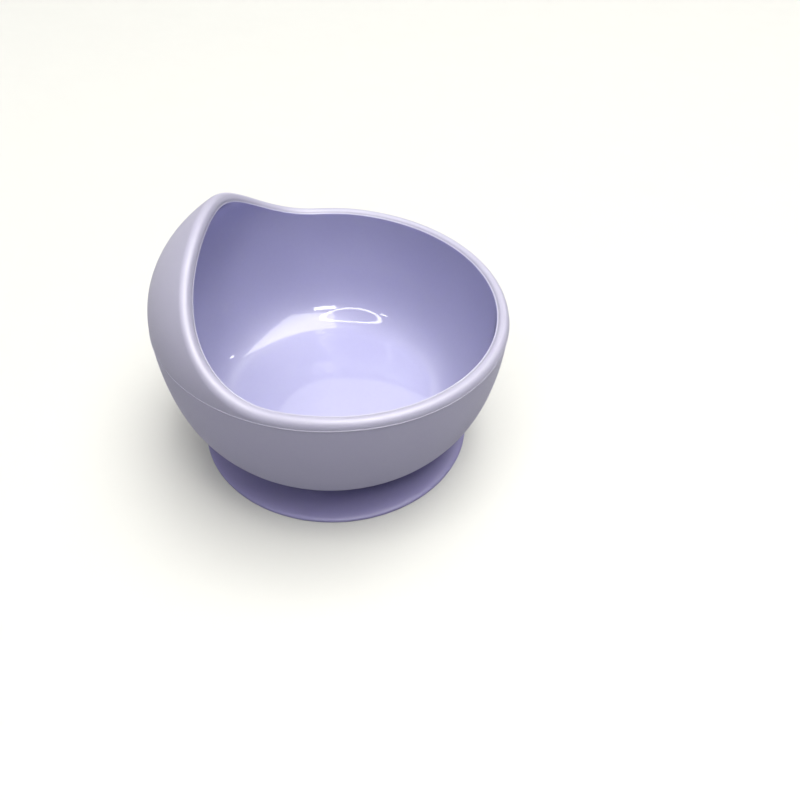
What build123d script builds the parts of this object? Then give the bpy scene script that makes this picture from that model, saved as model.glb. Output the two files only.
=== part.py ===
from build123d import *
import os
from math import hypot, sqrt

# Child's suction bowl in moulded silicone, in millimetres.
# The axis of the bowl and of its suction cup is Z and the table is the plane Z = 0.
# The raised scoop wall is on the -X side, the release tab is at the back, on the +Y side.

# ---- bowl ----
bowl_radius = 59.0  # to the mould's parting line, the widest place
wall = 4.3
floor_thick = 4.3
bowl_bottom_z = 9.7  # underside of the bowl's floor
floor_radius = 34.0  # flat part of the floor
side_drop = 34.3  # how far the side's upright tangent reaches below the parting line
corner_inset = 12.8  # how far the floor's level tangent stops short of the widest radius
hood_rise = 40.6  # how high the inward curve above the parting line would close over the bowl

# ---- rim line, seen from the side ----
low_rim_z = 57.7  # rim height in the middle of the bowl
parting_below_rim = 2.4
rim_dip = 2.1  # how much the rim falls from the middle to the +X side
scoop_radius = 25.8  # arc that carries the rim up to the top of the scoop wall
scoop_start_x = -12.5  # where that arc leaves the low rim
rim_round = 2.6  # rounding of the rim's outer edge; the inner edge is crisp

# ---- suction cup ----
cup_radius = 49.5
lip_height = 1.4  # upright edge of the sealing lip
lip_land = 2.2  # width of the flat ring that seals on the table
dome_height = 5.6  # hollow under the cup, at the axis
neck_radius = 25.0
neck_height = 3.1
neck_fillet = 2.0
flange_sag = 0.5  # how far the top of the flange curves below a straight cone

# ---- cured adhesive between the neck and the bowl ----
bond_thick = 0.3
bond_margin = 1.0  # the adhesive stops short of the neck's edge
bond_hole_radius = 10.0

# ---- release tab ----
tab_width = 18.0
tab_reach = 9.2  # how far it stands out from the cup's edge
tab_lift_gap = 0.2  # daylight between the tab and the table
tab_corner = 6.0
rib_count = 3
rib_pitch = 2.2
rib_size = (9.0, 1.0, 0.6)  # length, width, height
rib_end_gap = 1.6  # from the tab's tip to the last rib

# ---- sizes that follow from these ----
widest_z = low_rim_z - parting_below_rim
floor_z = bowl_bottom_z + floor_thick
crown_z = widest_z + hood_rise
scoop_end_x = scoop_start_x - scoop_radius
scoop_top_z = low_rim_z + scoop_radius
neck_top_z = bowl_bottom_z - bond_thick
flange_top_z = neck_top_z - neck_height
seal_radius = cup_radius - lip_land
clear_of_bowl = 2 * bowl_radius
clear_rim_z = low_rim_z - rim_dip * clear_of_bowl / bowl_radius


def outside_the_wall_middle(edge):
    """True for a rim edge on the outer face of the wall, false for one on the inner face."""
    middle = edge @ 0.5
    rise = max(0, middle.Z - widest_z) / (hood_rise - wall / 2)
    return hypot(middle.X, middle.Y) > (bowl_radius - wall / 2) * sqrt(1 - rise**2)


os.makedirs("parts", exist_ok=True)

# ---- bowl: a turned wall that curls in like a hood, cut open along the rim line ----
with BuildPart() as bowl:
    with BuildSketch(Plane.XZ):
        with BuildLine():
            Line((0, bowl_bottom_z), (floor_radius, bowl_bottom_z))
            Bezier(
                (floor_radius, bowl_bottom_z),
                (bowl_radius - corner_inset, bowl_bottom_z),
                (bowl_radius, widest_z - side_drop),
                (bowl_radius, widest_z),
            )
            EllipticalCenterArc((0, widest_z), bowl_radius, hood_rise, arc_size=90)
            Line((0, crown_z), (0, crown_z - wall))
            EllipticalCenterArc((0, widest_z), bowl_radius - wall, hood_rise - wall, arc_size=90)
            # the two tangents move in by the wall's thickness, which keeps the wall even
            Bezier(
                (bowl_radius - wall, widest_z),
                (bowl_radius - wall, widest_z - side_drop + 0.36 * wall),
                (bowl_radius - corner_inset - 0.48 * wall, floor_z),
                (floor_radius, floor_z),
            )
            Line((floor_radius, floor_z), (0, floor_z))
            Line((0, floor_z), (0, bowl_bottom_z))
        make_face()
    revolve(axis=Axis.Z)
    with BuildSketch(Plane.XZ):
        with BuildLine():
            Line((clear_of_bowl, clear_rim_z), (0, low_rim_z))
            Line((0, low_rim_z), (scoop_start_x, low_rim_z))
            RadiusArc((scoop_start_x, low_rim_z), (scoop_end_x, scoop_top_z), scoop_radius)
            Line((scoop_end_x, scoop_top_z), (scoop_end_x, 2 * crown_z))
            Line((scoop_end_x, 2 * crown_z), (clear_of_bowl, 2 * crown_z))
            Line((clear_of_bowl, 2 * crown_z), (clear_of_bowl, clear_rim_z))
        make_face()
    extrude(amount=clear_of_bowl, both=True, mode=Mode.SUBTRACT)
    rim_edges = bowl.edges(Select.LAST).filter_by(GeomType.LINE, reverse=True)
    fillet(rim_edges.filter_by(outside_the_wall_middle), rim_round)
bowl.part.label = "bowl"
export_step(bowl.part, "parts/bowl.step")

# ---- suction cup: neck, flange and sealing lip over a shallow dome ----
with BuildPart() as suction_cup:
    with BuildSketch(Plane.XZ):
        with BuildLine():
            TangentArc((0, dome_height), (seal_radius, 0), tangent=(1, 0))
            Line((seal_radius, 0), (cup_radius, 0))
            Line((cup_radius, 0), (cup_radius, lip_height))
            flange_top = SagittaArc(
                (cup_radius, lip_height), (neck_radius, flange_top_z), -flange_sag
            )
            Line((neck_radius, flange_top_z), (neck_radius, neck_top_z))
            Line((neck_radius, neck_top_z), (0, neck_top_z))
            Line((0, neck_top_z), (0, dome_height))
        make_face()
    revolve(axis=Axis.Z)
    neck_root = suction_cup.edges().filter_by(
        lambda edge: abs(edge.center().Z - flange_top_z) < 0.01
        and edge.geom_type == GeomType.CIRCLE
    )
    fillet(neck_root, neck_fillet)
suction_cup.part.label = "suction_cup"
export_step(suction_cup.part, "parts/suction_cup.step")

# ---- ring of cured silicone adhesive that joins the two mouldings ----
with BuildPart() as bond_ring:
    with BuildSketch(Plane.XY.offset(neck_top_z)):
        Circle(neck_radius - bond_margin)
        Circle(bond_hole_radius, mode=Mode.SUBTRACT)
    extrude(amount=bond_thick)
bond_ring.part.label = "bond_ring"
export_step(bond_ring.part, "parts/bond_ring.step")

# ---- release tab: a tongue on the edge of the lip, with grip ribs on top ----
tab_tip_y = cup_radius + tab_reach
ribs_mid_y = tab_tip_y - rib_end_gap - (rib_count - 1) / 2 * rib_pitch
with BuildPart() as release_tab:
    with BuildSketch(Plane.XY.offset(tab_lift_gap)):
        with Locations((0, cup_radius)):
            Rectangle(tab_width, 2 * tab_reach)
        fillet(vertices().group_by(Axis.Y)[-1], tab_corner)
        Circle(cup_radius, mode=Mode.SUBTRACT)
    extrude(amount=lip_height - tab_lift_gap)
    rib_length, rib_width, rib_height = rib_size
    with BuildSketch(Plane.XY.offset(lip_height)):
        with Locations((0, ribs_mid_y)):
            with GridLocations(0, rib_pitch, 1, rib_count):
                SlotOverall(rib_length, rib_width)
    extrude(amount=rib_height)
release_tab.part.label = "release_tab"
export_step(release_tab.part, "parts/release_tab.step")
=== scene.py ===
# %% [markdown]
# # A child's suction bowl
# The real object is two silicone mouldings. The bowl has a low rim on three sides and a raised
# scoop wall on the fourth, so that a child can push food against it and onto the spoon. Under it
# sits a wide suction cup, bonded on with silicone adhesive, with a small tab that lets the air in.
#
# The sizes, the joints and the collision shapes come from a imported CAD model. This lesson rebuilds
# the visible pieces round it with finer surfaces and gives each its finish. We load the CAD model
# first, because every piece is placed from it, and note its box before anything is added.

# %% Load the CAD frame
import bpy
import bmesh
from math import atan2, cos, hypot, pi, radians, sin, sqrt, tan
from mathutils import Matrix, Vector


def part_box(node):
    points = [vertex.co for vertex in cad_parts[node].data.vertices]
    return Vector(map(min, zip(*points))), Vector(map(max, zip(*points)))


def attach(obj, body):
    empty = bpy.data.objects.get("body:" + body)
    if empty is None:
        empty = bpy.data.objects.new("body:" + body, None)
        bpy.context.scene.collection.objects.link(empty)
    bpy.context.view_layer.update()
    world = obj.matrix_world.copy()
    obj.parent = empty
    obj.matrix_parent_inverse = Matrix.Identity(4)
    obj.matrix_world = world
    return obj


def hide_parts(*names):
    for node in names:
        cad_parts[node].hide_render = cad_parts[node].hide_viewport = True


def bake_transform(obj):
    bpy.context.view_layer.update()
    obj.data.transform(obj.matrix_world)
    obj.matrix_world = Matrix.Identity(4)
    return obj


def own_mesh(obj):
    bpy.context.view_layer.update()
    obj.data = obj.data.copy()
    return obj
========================
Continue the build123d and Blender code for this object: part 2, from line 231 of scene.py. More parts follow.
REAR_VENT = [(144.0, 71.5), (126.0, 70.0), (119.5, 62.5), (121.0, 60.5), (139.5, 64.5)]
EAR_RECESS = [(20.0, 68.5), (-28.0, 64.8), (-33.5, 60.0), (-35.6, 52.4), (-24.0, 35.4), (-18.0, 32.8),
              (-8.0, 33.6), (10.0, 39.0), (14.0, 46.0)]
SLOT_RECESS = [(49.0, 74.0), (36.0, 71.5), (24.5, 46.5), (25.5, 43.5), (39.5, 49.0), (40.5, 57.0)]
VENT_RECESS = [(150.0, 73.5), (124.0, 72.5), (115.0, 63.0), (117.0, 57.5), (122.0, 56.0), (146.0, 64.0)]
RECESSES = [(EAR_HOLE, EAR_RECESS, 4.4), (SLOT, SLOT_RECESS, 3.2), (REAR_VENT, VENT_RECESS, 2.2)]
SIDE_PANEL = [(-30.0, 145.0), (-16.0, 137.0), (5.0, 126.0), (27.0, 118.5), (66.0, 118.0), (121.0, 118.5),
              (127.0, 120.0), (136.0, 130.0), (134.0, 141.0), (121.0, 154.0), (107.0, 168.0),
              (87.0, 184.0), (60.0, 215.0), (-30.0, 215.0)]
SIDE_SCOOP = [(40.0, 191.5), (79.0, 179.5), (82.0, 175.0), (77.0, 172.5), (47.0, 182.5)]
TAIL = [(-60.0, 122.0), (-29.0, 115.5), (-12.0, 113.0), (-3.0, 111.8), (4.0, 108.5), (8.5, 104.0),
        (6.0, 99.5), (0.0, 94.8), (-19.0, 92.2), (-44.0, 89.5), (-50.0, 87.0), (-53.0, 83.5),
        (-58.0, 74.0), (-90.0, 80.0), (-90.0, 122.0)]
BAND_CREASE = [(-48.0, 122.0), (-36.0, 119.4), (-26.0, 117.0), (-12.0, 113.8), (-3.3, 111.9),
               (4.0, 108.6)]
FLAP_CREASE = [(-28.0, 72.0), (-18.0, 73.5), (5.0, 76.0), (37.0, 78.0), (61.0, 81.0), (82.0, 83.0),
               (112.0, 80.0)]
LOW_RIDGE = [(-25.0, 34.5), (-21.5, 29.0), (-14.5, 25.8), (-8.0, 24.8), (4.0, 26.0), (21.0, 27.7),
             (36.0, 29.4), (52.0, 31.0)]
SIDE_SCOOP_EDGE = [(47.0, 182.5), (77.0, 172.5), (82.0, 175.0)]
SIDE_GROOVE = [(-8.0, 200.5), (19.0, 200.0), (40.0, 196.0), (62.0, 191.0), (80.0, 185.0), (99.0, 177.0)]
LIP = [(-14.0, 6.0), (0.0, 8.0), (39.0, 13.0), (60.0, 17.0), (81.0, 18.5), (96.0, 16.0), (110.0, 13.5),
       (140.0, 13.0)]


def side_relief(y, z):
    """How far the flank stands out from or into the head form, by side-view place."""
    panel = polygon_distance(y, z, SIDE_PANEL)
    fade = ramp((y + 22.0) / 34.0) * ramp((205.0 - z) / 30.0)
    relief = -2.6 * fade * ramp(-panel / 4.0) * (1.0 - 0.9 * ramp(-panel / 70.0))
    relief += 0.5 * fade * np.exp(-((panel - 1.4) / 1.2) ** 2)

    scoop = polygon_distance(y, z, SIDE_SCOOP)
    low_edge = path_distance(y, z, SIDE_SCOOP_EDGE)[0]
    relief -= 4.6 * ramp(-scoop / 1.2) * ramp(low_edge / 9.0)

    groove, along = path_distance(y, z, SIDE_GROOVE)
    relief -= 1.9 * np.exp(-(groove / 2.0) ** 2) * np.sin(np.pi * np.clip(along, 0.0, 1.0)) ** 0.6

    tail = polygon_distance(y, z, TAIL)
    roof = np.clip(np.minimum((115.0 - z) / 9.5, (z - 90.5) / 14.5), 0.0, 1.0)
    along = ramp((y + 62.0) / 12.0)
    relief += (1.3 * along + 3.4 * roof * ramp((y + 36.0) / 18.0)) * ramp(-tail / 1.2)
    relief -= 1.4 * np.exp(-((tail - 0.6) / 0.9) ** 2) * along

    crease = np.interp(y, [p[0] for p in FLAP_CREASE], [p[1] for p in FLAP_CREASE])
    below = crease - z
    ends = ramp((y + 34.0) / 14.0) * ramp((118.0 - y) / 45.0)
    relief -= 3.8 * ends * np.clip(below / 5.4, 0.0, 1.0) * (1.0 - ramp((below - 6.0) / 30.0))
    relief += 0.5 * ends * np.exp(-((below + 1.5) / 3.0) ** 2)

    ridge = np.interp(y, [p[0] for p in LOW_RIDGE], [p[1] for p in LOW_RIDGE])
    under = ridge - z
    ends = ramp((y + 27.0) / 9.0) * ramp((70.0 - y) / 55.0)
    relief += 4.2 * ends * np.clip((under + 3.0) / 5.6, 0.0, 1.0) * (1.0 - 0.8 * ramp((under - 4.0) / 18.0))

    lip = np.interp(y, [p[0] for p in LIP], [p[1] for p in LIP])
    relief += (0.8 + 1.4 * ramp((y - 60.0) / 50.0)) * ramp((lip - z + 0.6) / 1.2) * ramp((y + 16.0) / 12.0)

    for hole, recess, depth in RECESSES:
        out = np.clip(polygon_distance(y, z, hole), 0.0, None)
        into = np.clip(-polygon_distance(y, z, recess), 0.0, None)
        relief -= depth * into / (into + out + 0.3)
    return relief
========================
Prompt. The lines to quote run from the one containing "# ---- release tab: a" to the one containing "# first, because". Quote them exactly, with both of those lines, and nothing else.

Result of the task.
# ---- release tab: a tongue on the edge of the lip, with grip ribs on top ----
tab_tip_y = cup_radius + tab_reach
ribs_mid_y = tab_tip_y - rib_end_gap - (rib_count - 1) / 2 * rib_pitch
with BuildPart() as release_tab:
    with BuildSketch(Plane.XY.offset(tab_lift_gap)):
        with Locations((0, cup_radius)):
            Rectangle(tab_width, 2 * tab_reach)
        fillet(vertices().group_by(Axis.Y)[-1], tab_corner)
        Circle(cup_radius, mode=Mode.SUBTRACT)
    extrude(amount=lip_height - tab_lift_gap)
    rib_length, rib_width, rib_height = rib_size
    with BuildSketch(Plane.XY.offset(lip_height)):
        with Locations((0, ribs_mid_y)):
            with GridLocations(0, rib_pitch, 1, rib_count):
                SlotOverall(rib_length, rib_width)
    extrude(amount=rib_height)
release_tab.part.label = "release_tab"
export_step(release_tab.part, "parts/release_tab.step")
=== scene.py ===
# %% [markdown]
# # A child's suction bowl
# The real object is two silicone mouldings. The bowl has a low rim on three sides and a raised
# scoop wall on the fourth, so that a child can push food against it and onto the spoon. Under it
# sits a wide suction cup, bonded on with silicone adhesive, with a small tab that lets the air in.
#
# The sizes, the joints and the collision shapes come from a imported CAD model. This lesson rebuilds
# the visible pieces round it with finer surfaces and gives each its finish. We load the CAD model
# first, because every piece is placed from it, and note its box before anything is added.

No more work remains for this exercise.